Exercise brief - Return, exactly as written, the lines from the one containing "Model this object" through the one containing "gear_m = 1; // [0.95:0.01:1.05]", with both ends included.

[CAD and scene scripts]
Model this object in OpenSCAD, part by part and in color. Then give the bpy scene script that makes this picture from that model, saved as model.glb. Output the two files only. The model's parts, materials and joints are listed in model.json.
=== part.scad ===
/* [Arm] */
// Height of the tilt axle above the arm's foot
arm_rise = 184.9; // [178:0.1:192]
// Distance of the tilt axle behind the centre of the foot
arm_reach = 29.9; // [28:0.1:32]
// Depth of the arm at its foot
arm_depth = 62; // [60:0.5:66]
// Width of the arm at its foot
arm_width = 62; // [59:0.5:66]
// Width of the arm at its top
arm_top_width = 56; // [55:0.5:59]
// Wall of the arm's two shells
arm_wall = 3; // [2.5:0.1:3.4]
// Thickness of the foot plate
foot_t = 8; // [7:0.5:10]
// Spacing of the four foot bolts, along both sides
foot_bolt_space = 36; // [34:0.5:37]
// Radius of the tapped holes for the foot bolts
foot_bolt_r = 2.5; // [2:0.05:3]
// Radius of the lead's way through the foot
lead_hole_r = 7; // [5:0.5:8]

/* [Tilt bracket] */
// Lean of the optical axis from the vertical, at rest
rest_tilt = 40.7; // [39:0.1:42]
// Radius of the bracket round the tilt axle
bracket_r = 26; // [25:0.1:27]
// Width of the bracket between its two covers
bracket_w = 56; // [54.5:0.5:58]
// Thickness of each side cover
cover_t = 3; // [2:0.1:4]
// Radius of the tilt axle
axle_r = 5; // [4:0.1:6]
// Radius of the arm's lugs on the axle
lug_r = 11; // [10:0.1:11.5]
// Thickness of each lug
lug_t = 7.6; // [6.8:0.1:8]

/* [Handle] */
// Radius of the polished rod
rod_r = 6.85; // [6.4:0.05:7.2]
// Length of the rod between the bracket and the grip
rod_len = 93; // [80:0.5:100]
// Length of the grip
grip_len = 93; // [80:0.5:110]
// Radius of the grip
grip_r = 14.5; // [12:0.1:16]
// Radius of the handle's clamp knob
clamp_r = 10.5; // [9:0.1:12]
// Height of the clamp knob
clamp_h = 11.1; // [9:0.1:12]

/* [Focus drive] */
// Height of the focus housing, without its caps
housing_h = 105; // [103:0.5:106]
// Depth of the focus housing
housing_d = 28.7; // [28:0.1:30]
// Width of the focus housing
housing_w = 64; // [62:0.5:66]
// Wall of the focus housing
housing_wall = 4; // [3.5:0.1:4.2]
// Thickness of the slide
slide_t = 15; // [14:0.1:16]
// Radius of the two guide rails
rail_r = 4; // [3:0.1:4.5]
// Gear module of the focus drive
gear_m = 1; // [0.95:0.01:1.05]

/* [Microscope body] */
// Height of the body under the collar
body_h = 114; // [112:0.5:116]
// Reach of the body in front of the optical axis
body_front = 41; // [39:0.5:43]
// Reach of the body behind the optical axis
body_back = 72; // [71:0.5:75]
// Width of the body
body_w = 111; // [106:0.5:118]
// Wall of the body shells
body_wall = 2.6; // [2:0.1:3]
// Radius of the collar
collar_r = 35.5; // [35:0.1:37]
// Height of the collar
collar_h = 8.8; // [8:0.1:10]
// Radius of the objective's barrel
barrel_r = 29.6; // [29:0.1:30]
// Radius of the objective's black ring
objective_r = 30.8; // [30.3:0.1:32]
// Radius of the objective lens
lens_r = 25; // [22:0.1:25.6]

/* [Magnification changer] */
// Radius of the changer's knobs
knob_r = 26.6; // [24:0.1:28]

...

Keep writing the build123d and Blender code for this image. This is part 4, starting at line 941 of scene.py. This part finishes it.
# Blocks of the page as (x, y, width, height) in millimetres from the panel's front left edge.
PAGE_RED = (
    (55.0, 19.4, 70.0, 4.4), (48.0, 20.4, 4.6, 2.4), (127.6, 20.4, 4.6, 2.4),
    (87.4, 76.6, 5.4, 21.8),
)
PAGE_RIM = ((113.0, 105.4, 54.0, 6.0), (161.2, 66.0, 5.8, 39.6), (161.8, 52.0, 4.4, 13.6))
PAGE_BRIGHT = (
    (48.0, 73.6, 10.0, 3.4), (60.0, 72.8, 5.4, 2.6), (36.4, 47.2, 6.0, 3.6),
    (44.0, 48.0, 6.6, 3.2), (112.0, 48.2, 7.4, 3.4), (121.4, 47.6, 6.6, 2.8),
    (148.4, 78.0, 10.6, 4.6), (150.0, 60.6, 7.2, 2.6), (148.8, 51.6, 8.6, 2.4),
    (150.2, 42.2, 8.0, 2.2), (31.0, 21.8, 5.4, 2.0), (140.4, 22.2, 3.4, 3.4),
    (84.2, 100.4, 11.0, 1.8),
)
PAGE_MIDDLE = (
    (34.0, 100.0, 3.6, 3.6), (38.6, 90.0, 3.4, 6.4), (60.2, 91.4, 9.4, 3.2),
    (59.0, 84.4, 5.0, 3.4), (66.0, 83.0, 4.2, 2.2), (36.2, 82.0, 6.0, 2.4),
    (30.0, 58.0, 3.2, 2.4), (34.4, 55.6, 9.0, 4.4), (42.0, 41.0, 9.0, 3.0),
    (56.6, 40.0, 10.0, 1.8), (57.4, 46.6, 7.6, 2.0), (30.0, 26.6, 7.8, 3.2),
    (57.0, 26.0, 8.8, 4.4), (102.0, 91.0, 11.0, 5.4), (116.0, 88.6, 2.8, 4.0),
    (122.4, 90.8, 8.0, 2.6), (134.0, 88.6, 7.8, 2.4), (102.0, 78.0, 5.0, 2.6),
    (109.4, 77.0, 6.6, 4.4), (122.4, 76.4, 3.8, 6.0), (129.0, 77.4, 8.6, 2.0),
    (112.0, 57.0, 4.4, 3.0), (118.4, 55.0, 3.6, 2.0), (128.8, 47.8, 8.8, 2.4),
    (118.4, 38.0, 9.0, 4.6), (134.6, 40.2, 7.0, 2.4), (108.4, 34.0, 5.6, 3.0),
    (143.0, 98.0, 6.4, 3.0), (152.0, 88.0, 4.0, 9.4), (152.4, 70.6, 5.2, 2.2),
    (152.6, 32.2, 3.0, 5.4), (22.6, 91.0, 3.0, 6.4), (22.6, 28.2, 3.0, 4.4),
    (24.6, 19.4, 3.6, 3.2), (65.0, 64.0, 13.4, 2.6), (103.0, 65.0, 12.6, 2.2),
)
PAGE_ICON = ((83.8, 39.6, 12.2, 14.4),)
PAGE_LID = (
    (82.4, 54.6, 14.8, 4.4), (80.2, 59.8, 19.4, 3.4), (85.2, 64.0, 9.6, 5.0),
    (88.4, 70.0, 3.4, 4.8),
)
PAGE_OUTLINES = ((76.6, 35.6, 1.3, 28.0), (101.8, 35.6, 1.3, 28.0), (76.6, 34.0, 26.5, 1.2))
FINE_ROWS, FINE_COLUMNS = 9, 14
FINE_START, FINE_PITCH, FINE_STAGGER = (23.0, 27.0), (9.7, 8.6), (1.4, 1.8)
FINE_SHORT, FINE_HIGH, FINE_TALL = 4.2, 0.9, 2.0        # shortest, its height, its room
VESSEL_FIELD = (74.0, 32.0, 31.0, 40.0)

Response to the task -
Model this object in OpenSCAD, part by part and in color. Then give the bpy scene script that makes this picture from that model, saved as model.glb. Output the two files only. The model's parts, materials and joints are listed in model.json.
=== part.scad ===
/* [Arm] */
// Height of the tilt axle above the arm's foot
arm_rise = 184.9; // [178:0.1:192]
// Distance of the tilt axle behind the centre of the foot
arm_reach = 29.9; // [28:0.1:32]
// Depth of the arm at its foot
arm_depth = 62; // [60:0.5:66]
// Width of the arm at its foot
arm_width = 62; // [59:0.5:66]
// Width of the arm at its top
arm_top_width = 56; // [55:0.5:59]
// Wall of the arm's two shells
arm_wall = 3; // [2.5:0.1:3.4]
// Thickness of the foot plate
foot_t = 8; // [7:0.5:10]
// Spacing of the four foot bolts, along both sides
foot_bolt_space = 36; // [34:0.5:37]
// Radius of the tapped holes for the foot bolts
foot_bolt_r = 2.5; // [2:0.05:3]
// Radius of the lead's way through the foot
lead_hole_r = 7; // [5:0.5:8]

/* [Tilt bracket] */
// Lean of the optical axis from the vertical, at rest
rest_tilt = 40.7; // [39:0.1:42]
// Radius of the bracket round the tilt axle
bracket_r = 26; // [25:0.1:27]
// Width of the bracket between its two covers
bracket_w = 56; // [54.5:0.5:58]
// Thickness of each side cover
cover_t = 3; // [2:0.1:4]
// Radius of the tilt axle
axle_r = 5; // [4:0.1:6]
// Radius of the arm's lugs on the axle
lug_r = 11; // [10:0.1:11.5]
// Thickness of each lug
lug_t = 7.6; // [6.8:0.1:8]

/* [Handle] */
// Radius of the polished rod
rod_r = 6.85; // [6.4:0.05:7.2]
// Length of the rod between the bracket and the grip
rod_len = 93; // [80:0.5:100]
// Length of the grip
grip_len = 93; // [80:0.5:110]
// Radius of the grip
grip_r = 14.5; // [12:0.1:16]
// Radius of the handle's clamp knob
clamp_r = 10.5; // [9:0.1:12]
// Height of the clamp knob
clamp_h = 11.1; // [9:0.1:12]

/* [Focus drive] */
// Height of the focus housing, without its caps
housing_h = 105; // [103:0.5:106]
// Depth of the focus housing
housing_d = 28.7; // [28:0.1:30]
// Width of the focus housing
housing_w = 64; // [62:0.5:66]
// Wall of the focus housing
housing_wall = 4; // [3.5:0.1:4.2]
// Thickness of the slide
slide_t = 15; // [14:0.1:16]
// Radius of the two guide rails
rail_r = 4; // [3:0.1:4.5]
// Gear module of the focus drive
gear_m = 1; // [0.95:0.01:1.05]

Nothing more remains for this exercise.